The Authority welcomes the Data Act, as it is likely to positively alter the competitive functioning of the sector. Given the conclusion of the trilogue on June 27, 2023, it is not relevant to propose amendments to the current text. However, since the Commission is expected to conduct an evaluation exercise in three years, the Authority believes that it is pertinent to submit points of vigilance to the concerned parties:
Conduct an impact study on cloud credits.
Specify measures in favor of portability and interoperability.

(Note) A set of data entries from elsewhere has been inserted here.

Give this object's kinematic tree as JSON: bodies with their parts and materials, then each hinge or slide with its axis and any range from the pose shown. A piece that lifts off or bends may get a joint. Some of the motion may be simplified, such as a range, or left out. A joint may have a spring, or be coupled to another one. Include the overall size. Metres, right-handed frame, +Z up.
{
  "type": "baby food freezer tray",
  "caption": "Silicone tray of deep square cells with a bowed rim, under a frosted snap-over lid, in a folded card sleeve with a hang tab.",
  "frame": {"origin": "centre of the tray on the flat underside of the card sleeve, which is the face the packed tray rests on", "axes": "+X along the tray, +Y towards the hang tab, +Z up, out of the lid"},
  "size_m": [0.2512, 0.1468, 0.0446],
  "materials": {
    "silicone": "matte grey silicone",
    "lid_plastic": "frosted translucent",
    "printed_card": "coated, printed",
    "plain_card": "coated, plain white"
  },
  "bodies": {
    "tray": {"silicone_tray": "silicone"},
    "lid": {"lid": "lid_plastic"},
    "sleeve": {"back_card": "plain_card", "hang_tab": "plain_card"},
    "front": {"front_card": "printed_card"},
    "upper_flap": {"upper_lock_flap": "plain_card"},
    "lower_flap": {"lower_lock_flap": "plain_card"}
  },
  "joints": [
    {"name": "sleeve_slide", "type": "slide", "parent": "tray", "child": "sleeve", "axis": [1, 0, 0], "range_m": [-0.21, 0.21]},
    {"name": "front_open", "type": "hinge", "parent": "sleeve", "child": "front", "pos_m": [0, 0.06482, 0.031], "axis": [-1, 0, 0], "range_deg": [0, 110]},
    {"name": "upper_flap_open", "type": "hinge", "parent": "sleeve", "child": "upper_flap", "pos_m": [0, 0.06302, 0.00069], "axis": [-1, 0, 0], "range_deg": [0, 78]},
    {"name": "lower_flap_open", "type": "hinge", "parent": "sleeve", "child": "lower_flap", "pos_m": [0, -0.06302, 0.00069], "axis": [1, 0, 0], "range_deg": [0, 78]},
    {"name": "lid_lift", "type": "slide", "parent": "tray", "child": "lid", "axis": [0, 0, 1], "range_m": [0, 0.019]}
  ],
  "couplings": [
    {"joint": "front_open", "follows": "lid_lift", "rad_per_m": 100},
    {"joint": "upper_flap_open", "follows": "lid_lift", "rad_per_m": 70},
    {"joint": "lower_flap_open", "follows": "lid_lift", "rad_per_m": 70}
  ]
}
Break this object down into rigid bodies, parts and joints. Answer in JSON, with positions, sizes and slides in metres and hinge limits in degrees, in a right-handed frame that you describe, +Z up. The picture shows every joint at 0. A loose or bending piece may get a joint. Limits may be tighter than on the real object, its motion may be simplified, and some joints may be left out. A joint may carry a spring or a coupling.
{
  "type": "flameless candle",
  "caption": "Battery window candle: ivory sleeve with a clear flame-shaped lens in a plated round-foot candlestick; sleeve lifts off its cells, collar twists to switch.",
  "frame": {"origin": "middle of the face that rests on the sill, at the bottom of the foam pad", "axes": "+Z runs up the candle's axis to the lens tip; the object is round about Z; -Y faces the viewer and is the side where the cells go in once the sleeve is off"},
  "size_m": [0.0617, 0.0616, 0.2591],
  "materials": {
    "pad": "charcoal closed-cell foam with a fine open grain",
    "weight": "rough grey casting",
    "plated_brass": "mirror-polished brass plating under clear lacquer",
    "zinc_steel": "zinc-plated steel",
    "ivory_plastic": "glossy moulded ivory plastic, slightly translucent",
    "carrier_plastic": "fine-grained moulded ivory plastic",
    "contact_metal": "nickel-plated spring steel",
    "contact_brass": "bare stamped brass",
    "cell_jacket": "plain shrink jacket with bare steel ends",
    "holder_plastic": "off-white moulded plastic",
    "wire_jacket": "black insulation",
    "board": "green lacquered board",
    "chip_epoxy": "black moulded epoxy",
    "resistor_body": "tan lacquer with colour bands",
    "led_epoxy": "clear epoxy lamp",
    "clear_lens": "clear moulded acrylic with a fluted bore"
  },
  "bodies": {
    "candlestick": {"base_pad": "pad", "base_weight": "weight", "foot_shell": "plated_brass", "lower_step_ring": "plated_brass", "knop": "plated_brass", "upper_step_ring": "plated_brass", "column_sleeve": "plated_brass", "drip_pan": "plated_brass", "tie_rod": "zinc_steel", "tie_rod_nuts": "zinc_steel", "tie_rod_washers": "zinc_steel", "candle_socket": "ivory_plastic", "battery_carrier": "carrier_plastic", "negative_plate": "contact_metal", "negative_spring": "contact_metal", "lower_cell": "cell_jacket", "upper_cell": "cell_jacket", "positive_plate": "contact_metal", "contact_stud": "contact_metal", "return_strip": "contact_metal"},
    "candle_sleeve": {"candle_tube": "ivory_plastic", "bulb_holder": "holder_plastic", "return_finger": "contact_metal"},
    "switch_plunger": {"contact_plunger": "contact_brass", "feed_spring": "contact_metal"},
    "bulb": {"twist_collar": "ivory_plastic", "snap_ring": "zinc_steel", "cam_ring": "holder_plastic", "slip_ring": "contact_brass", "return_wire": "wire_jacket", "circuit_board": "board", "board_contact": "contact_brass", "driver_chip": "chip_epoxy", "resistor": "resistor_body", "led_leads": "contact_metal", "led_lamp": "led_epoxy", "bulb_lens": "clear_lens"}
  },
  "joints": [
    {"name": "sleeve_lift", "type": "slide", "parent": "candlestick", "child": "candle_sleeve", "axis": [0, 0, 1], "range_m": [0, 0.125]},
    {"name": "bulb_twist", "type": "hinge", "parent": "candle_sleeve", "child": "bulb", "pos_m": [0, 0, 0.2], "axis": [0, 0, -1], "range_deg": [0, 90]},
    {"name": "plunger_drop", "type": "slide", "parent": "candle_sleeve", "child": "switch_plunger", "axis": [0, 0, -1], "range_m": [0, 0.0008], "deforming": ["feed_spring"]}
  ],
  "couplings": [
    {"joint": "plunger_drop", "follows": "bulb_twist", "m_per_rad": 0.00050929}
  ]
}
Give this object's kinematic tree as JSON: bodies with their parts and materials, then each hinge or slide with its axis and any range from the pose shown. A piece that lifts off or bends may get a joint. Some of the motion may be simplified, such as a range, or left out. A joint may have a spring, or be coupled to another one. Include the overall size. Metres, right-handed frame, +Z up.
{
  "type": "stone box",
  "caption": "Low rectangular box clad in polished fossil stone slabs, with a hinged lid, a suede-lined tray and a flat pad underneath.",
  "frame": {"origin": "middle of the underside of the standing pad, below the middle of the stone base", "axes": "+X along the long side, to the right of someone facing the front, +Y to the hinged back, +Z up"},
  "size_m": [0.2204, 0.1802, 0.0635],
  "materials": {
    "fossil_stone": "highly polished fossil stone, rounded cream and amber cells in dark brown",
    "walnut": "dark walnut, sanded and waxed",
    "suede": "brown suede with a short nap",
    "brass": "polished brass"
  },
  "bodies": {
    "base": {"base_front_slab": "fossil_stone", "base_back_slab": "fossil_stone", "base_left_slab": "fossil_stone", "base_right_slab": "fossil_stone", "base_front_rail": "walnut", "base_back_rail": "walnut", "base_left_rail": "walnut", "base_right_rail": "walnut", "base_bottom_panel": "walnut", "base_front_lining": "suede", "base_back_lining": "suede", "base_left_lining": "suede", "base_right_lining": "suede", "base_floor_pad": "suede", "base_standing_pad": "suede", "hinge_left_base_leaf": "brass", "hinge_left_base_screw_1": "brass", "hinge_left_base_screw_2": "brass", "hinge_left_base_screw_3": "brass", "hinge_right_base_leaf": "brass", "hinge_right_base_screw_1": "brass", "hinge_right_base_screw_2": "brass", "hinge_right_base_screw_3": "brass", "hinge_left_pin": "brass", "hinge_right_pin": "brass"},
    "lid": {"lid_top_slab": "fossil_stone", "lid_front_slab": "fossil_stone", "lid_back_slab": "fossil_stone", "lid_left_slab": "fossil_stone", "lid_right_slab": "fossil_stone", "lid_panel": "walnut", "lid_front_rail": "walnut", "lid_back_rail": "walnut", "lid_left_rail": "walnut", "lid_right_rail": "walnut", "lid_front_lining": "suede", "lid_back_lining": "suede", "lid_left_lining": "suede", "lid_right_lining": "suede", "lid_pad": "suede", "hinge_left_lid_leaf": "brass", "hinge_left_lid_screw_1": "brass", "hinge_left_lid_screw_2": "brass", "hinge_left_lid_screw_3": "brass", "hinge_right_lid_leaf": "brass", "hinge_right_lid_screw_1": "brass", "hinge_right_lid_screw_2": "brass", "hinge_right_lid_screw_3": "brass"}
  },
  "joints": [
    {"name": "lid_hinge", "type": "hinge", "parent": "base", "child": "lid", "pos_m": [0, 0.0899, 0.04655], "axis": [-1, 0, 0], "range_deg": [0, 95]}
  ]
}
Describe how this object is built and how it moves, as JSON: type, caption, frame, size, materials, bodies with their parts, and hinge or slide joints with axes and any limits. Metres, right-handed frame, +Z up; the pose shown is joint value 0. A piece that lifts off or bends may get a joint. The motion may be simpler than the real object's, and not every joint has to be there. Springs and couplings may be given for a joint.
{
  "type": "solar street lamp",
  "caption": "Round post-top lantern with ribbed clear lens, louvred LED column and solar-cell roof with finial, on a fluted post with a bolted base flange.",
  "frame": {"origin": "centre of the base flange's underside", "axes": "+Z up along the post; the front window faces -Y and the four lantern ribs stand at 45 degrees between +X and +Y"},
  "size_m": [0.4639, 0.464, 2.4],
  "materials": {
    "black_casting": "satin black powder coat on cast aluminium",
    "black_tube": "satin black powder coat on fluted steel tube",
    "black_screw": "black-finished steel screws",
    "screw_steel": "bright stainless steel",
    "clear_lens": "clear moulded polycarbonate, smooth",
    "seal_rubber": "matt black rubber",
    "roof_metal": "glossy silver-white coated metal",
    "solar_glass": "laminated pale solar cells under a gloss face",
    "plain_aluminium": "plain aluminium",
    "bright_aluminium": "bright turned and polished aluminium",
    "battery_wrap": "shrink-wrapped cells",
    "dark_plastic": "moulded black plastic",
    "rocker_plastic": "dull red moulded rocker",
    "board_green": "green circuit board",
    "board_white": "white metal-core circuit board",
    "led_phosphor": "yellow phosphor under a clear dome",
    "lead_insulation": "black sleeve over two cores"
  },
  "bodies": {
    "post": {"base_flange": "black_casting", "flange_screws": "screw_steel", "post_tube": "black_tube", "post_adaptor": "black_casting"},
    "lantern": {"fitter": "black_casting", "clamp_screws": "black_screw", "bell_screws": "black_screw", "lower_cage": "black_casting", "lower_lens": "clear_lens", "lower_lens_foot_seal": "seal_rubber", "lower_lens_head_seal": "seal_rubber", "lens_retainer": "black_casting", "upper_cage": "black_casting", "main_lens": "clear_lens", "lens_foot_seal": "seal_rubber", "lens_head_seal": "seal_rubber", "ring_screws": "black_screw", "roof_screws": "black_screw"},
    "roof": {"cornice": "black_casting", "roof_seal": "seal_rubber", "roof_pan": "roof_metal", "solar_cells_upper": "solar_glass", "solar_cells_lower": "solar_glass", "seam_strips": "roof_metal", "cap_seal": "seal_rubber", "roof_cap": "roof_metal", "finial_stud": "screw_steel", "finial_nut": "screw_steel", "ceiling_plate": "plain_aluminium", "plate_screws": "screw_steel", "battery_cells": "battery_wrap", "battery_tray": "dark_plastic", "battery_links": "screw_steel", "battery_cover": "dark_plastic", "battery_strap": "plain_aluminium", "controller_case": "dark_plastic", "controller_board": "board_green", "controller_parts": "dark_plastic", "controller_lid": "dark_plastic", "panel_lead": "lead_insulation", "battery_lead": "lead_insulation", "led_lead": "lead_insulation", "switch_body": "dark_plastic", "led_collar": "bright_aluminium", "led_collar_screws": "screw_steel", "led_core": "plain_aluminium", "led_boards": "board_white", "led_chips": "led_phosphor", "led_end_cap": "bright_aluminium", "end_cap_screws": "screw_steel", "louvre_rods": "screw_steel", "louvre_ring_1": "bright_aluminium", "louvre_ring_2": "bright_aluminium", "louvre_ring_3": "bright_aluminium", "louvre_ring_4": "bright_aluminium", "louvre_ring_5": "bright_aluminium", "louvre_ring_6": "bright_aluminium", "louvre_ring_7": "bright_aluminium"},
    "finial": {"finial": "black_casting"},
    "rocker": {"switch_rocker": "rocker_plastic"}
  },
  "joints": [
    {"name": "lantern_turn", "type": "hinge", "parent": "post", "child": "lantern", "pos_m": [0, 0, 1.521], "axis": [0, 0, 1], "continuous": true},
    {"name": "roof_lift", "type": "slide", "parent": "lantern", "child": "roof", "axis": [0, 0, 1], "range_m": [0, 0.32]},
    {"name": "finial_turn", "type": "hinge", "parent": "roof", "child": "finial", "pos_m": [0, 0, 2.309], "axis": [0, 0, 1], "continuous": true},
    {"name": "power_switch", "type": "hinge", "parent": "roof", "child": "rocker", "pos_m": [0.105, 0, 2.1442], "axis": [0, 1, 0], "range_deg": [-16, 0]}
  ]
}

Tools Available to the Competition Authority
When it can intervene quickly enough, competition law is a particularly effective tool for maintaining competitive dynamics in the digital economy. It is a flexible and comprehensive law that has demonstrated its ability to address unprecedented practices and adapt well-established solutions to new services, especially in cases involving digital giants. To address the cloud sector’s challenges, it may be considered to use traditional tools of competition law, including abuse of dominant position, combating illicit agreements, merger control, and abuse of economic dependence. Other instruments from Book IV of the Commercial Code, such as the law on restrictive competition practices, could potentially be implemented by the Directorate-General for Competition, Consumer Affairs, and Fraud Prevention.
While it may not be legally possible for the Authority to examine these issues within the framework of an opinion, the General Reporter announces that its services will conduct a preliminary review of the gathered information to assess whether there is a need to initiate one or more contentious investigations.